Supporters of the resolution who testified at the hearing included CalPIRG, the California Public Interest Research Group, a group founded by activist Ralph Nader; Common Cause, a non-profit association often described as “the people’s lobbying association,” but which also is a liberal activist grouip; California Church Impact; California League of Conservation Voters; Public Action; and a succession of private citizens angry about the Citizens United decision.
The groups supporting AJR 22 called for “reasonable limits” for contributions. “What are reasonable limits?” asked the committee chairman, Sen. Lou Correa, D-Santa Ana. “This is window dressing.”
Correa suggested that Proposition 34, passed in 2008, would be a more effective policy. Prop 34 limits the amount of money an individual can contribute to candidates for the California State Legislature and for statewide elective offices. It also limits contributions to political parties. Prop 34 expanded financial disclosure requirements and prohibited contributions from lobbyists to the election campaigns of politicians they lobby.
But the unintended outcome of Proposition 34 allowed many other ways for officeholders, candidates and special-interest contributors to legally circumvent the measure’s contribution limits.

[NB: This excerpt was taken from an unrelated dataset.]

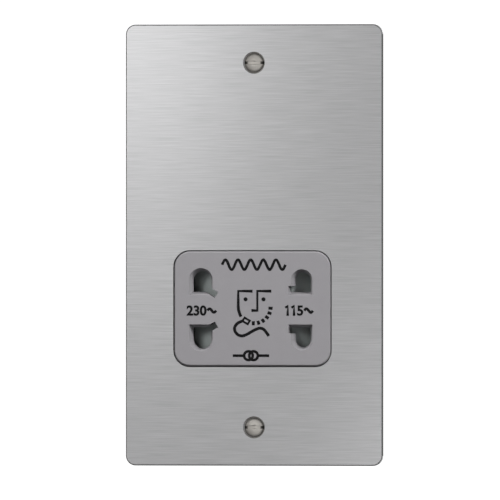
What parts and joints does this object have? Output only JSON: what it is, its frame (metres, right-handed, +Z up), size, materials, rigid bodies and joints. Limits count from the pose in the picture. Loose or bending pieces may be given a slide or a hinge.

Republicans are opposed to the resolution and have said that the government-imposed restrictions should be removed from political campaign contributions, and complete disclosure and transparency about who is contributing should be required instead.
During the Assembly floor debate about AJR 22, the most pertinent question to the argument was asked by Assemblyman Tim Donnelly, R-Hesperia: “What is a corporation? A corporation is an assembly of people. If you’re regulated by the government, don’t you have the right to address your government?”